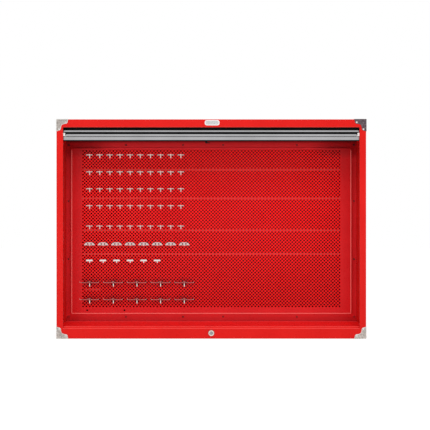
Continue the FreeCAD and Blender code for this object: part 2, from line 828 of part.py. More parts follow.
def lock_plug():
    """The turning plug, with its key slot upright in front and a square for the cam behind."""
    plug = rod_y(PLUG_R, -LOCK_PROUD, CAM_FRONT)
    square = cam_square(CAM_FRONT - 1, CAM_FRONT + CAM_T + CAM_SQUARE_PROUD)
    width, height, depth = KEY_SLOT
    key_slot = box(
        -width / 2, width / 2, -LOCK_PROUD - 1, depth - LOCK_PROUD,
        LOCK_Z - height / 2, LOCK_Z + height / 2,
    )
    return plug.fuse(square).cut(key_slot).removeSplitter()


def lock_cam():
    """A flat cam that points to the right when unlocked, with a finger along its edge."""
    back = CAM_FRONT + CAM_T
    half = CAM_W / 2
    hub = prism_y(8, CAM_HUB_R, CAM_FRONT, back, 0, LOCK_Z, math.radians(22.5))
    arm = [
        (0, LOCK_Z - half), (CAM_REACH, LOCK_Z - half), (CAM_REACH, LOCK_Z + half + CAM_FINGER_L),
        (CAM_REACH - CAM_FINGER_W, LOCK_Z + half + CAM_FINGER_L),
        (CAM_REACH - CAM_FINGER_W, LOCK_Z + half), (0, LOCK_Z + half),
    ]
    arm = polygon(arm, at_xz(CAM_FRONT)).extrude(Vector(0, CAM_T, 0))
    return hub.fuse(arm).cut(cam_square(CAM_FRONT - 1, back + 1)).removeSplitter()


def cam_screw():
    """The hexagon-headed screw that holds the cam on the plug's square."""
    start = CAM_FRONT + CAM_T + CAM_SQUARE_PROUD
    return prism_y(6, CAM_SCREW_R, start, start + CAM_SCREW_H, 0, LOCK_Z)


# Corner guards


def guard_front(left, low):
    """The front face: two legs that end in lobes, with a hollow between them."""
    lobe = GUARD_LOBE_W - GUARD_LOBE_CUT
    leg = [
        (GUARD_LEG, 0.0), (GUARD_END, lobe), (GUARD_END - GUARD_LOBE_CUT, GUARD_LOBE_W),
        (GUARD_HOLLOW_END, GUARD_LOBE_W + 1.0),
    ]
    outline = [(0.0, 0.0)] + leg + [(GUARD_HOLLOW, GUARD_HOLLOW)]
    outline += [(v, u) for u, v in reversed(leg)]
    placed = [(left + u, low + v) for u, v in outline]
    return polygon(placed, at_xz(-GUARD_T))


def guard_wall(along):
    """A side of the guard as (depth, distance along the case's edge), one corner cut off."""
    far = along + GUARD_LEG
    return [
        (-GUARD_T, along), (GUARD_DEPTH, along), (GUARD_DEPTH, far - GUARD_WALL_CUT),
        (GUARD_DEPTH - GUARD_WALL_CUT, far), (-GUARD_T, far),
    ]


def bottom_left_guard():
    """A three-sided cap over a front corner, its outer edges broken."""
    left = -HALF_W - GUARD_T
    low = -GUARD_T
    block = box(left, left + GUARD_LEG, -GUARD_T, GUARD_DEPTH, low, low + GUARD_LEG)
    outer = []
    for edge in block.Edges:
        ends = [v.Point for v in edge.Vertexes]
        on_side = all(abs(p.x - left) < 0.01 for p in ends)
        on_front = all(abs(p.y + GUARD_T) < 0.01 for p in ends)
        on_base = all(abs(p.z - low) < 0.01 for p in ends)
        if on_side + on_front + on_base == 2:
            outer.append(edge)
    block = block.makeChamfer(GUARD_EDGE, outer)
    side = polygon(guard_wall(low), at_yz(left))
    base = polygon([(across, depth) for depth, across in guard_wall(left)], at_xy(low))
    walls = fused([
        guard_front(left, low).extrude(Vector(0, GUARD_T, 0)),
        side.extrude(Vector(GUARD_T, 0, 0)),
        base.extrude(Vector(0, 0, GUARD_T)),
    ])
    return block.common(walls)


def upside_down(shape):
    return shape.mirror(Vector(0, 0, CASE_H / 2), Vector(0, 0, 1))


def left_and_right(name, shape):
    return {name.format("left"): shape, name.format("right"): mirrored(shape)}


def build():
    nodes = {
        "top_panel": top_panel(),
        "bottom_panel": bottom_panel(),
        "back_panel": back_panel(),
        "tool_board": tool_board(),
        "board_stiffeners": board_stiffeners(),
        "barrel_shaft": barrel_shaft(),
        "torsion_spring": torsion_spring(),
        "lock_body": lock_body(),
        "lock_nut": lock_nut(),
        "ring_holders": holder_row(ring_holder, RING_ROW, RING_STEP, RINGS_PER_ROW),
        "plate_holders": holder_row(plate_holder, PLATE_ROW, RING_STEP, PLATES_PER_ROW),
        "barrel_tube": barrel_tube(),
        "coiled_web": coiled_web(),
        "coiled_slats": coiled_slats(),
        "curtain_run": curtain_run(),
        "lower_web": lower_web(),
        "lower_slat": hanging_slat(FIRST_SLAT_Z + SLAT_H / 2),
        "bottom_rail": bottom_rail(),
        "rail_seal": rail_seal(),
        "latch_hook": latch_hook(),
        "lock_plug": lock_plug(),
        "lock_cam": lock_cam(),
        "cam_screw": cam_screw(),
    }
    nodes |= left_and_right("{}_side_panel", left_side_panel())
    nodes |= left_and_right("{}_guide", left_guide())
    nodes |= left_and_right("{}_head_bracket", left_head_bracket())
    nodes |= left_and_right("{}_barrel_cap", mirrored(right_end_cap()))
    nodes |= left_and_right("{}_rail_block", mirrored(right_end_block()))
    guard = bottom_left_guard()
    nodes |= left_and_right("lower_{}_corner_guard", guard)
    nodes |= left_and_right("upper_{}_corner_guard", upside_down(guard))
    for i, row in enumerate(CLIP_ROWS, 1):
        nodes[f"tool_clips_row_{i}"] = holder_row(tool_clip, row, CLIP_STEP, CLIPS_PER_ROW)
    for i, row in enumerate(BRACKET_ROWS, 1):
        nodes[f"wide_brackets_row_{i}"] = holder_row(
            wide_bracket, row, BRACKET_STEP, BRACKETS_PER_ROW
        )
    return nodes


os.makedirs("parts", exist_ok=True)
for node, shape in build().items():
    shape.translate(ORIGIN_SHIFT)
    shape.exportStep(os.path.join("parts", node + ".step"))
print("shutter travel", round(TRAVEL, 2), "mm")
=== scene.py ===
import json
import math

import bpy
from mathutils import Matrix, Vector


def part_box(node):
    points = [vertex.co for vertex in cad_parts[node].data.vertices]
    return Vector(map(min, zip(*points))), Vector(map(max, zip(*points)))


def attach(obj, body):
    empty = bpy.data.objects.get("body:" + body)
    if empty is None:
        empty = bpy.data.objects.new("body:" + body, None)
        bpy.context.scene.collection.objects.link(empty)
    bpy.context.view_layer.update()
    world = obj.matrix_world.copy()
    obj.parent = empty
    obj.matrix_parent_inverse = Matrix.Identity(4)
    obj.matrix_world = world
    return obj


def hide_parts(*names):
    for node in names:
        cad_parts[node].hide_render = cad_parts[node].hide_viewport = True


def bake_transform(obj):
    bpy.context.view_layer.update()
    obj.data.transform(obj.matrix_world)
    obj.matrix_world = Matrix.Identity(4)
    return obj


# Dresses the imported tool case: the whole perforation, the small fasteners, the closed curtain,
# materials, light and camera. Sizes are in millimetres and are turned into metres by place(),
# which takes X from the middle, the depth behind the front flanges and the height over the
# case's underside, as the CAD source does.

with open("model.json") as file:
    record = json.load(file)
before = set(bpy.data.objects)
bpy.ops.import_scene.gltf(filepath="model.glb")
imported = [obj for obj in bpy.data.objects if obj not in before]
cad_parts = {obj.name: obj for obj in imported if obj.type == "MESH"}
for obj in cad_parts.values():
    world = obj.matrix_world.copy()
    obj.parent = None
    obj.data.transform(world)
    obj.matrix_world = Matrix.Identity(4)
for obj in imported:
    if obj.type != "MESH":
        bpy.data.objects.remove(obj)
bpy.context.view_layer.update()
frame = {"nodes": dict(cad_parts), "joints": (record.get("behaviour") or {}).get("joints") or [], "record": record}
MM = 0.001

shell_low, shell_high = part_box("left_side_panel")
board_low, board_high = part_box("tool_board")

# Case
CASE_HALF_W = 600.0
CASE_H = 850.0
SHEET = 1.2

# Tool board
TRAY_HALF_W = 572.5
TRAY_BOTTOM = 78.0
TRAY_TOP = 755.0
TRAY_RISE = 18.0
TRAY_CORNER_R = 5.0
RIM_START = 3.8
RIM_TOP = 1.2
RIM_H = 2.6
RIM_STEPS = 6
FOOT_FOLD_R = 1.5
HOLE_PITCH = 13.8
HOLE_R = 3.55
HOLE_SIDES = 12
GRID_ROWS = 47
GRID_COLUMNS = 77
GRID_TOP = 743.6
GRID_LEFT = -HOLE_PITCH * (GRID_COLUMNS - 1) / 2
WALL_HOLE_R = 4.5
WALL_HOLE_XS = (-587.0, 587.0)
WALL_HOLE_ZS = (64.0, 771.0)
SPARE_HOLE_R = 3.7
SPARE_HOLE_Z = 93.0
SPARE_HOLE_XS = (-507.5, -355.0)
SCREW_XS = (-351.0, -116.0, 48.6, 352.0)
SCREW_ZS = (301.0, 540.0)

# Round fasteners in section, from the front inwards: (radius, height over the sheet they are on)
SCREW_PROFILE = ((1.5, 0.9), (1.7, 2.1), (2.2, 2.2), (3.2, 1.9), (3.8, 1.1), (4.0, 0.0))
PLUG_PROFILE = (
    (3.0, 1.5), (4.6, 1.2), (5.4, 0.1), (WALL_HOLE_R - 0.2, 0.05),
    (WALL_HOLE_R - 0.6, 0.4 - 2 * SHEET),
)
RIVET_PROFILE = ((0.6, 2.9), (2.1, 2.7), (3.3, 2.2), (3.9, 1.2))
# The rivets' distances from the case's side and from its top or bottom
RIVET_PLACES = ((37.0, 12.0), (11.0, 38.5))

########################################

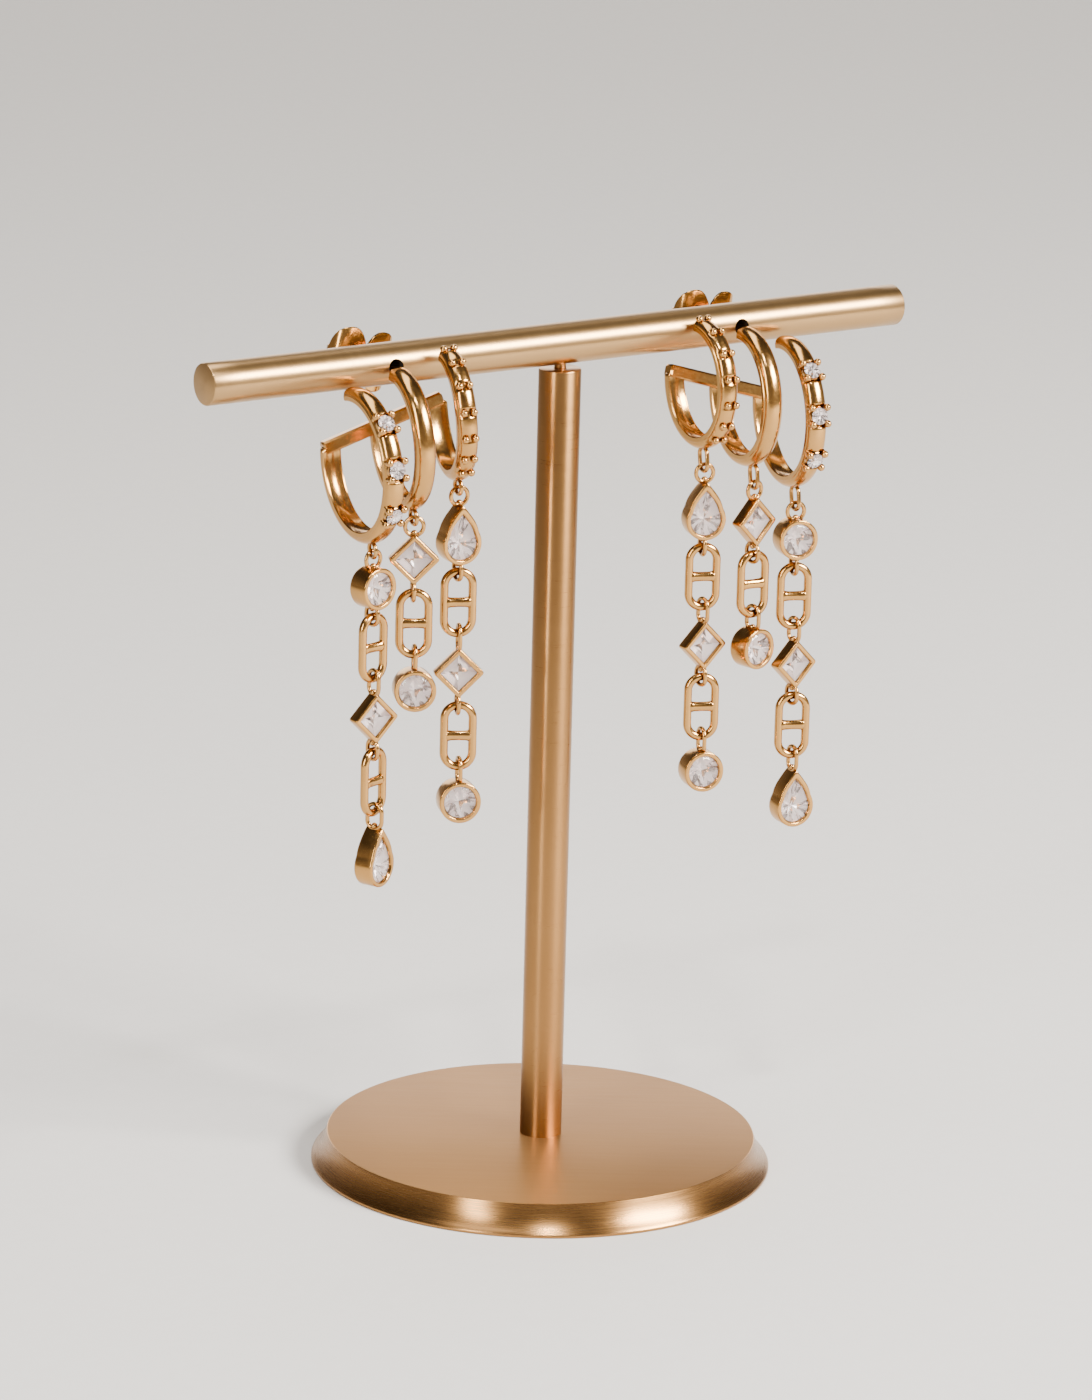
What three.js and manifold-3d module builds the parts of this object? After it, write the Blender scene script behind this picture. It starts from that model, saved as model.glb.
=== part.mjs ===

########################################

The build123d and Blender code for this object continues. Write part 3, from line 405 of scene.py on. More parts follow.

########################################

Reproduce verbatim only the segment of the listing bounded by the line containing "return nodes" and the line containing "bpy.data.objects.remove(obj)", with both boundary lines included.

    return nodes


os.makedirs("parts", exist_ok=True)
for node, shape in build().items():
    shape.translate(ORIGIN_SHIFT)
    shape.exportStep(os.path.join("parts", node + ".step"))
print("shutter travel", round(TRAVEL, 2), "mm")
=== scene.py ===
import json
import math

import bpy
from mathutils import Matrix, Vector


def part_box(node):
    points = [vertex.co for vertex in cad_parts[node].data.vertices]
    return Vector(map(min, zip(*points))), Vector(map(max, zip(*points)))


def attach(obj, body):
    empty = bpy.data.objects.get("body:" + body)
    if empty is None:
        empty = bpy.data.objects.new("body:" + body, None)
        bpy.context.scene.collection.objects.link(empty)
    bpy.context.view_layer.update()
    world = obj.matrix_world.copy()
    obj.parent = empty
    obj.matrix_parent_inverse = Matrix.Identity(4)
    obj.matrix_world = world
    return obj


def hide_parts(*names):
    for node in names:
        cad_parts[node].hide_render = cad_parts[node].hide_viewport = True


def bake_transform(obj):
    bpy.context.view_layer.update()
    obj.data.transform(obj.matrix_world)
    obj.matrix_world = Matrix.Identity(4)
    return obj


# Dresses the imported tool case: the whole perforation, the small fasteners, the closed curtain,
# materials, light and camera. Sizes are in millimetres and are turned into metres by place(),
# which takes X from the middle, the depth behind the front flanges and the height over the
# case's underside, as the CAD source does.

with open("model.json") as file:
    record = json.load(file)
before = set(bpy.data.objects)
bpy.ops.import_scene.gltf(filepath="model.glb")
imported = [obj for obj in bpy.data.objects if obj not in before]
cad_parts = {obj.name: obj for obj in imported if obj.type == "MESH"}
for obj in cad_parts.values():
    world = obj.matrix_world.copy()
    obj.parent = None
    obj.data.transform(world)
    obj.matrix_world = Matrix.Identity(4)
for obj in imported:
    if obj.type != "MESH":
        bpy.data.objects.remove(obj)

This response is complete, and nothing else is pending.